The more I talk about this movie, the sillier it gets, the more what I thought was complexity dissolves into inanity. I actually liked this movie while watching it, now not so much.

I have been in love with Matt Damon since Good Will Hunting and Emily Blunt since Prada, in which she is perfect, although I skipped her latest Gulliver’s Travels, not being a masochist.

Don’t take kids to this, even if they’re catechized: there’s one scene that’s a bit too graphic.

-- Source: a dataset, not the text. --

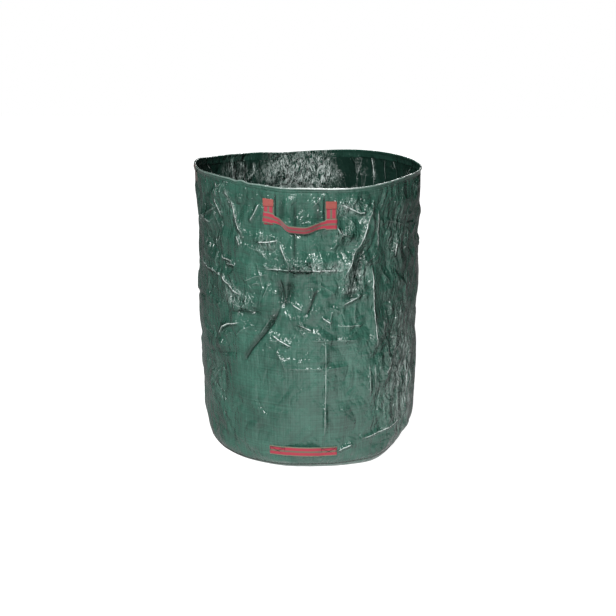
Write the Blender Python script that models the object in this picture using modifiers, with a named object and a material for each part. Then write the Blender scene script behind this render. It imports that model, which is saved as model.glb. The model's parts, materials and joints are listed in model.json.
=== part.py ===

Funny enough, I think an atheist would also not like this movie and for the same reason: it’s too easy for a Believer to say, “Well, God isn’t like that. He actually loves the world and the people in it. He’s not a loser who sits upstairs and works through incompetent angels who fall asleep on the job in Central Park.”  God who sent His SON to die! has no connection whatever to the impotent Chairman, who is more concerned with the Earth than with the people on it, who doesn’t live enthroned in Heaven, but rather has offices in New York City (albeit seriously nice digs), and who doesn’t make an appearance, but if he did, he would certainly be an old man with a beard who can’t hear very well but spends his time rubbing his hands together anxiously, hoping everything all works out in the end.

2 thoughts on “THE ADJUSTMENT BUREAU, starring Matt Damon and Emily Blunt”

  1. I find myself chuckling at the silly attempts by non-christians to insult God and/or Christians. This type of story seems more like a slap at the ancient Greek gods with all their mistakes and subsequent tragedy. Probably will not see this film.